Practically the MMIR increases from 5.23% since September 2017 to 5.35% on the 2nd January 2018 and 5.49% on the 4th January, 2018 to be, two days later (5th January) at the level of 5.6%, the highest rate since 2011. According to the figures published by the TCB, this reflects the state of liquidity drying, as well, the aim of policy to control inflation. Moreover, this policy has a detrimental effect on banking activity in general and on the supply of real estate loans in a narrow way.
Recently, on April 2020, the Tunisian government launched the first housing program which allows the Tunisian families to have access to housing, providing that they do not deposit a principal housing and their gross monthly income is between 4.5 and 10 times the Guaranteed Minimum Wage (GMW). One should bear in mind that the GMW is in the order of 305 to 357 DT according to the regime5. Also, the beneficiary must be married, widowed or divorced with children in charge and without a dwelling.
The role of the state, then, is manifested by the mobilization of 20% of the total price of housing required by the banks as a self-financing mortgage. In addition, the repayment is done over 7 years after a grace period of 5 years with an interest rate of 2%. (i.e., a total period of 12 years). The remaining 80% will be mobilized by bank loans depending on the specific conditions of each bank as shown in Figure 5.
According to the National Chamber of Real Estate Promoters, until August 31, 2017, only 300 beneficiaries profited from this program, while 1,000 homes are ready until early 2018, and others are under construction in a program that provides 7,000 homes in total.
Although this program finds a partial solution for the middle-income Tunisian families and creates employability in the real estate sector, it makes developers very dependent on the banking sector. The regulations of this plan, then, allow the beneficiary to take advantage of it even if he buys a house independently of real estate developers. Yet, since the majority of the promoters are concentrated in big.
Figure 6: Summary Presentation of Dynamism and the Progress of Real Estate Sector in Relation with Other Compartments
The study of the Tunisian real estate sector and the various compartments that are in direct or indirect reintegration with it allows us to determine if the latter is independent of the economic cycle and especially to the offers of real estate loans or not. Hence, the more the banking sector is modernized, the more the real estate sector will be dynamic. This can be ensured only in the case of a better reform secured by the Tunisian government as well as by the monetary authorities.
Therefore, the Tunisian real estate sector is a key to the different perspectives, namely, employment, infrastructure, improvement of social situations…and the economic growth in general, provided that the refurbishment and reform of their funding will be more effective.
According to this investigation, we note that the Tunisian real estate sector is located at the heart of the economic cycle. It affects not only productivity and employability but also the financial sector and profitability. Even if this sector seems fertile for the economy in a general way, it is surrounded by a set of actors among them state organizations.
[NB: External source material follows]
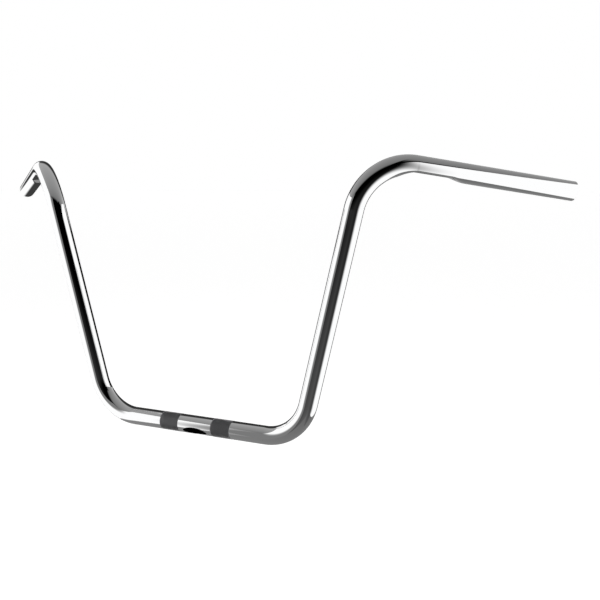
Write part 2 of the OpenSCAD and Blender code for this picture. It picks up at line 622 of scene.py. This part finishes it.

This paralyzes their approach to push the macroeconomic aggregates of the Tunisian economy forward, such as the index of unemployment, GDP. Hence, such a sector, as the case, is able to get out the state of slowing the economic cycle in the event that the real estate developers, whether public or private, are directly related to the financial sector (the banking sector) that minimizes the asymmetry of information and reduces the amount of doubtful receivables for the banking sector side. It is also able to make the construction of postemoraire work (follows an order from the client of such a bank) rather than a premature one like in the case of the plans of 2017. Likewise, the monetary authority must alleviate the agreed conditions of the mortgages to allow the different social class to lodge.